Scientists led by an Indian-origin researcher have designed and synthesised an artificial cell membrane capable of sustaining continual growth, just like a living cell.

The team at the University of California, San Diego said the achievement will allow scientists to more accurately replicate the behaviour of living cell membranes, which until now have been modelled only by synthetic cell membranes without the ability to add new phospholipids.

“The membranes we created, though completely synthetic, mimic several features of more complex living organisms, such as the ability to adapt their composition in response to environmental cues,” said Neal Devaraj, an assistant professor of chemistry and biochemistry at UC San Diego who headed the research team.

“Many other scientists have exploited the ability of lipids to self-assemble into bi-layer vesicles with properties reminiscent of cellular membranes, but until now no one has been able to mimic nature’s ability to support persistent phospholipid membrane formation,” he explained.

“We developed an artificial cell membrane that continually synthesises all of the components needed to form additional catalytic membranes,” he said.

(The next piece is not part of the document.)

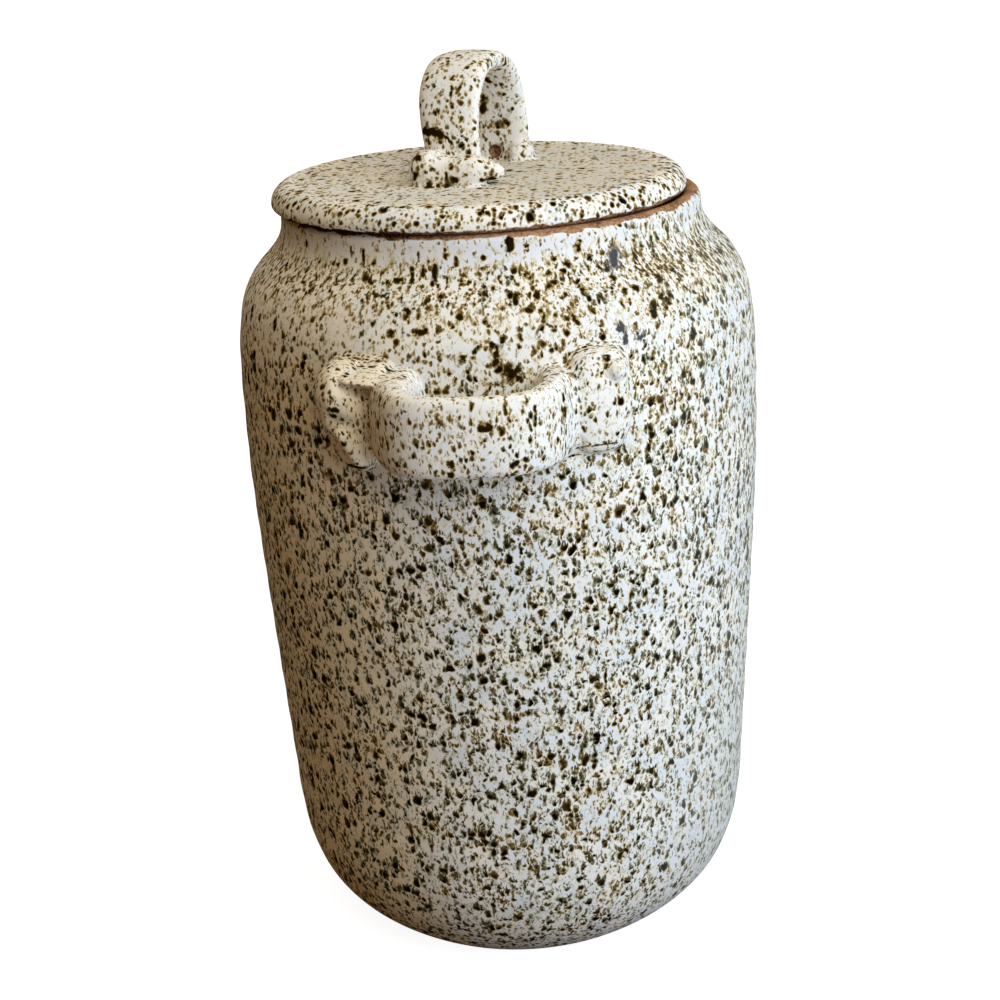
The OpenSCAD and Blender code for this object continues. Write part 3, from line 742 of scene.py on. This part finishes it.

The scientists said that to develop the growing membrane they substituted a “complex network of biochemical pathways used in nature with a single autocatalyst that simultaneously drives membrane growth.”

In this way, they added, “our system continually transforms simpler, higher-energy building blocks into new artificial membranes.” “Our results demonstrate that complex lipid membranes capable of indefinite self-synthesis can emerge when supplied with simpler chemical building blocks,” said Devaraj.

“Synthetic cell membranes that can grow like real membranes will be an important new tool for synthetic biology and origin of life studies,” he said.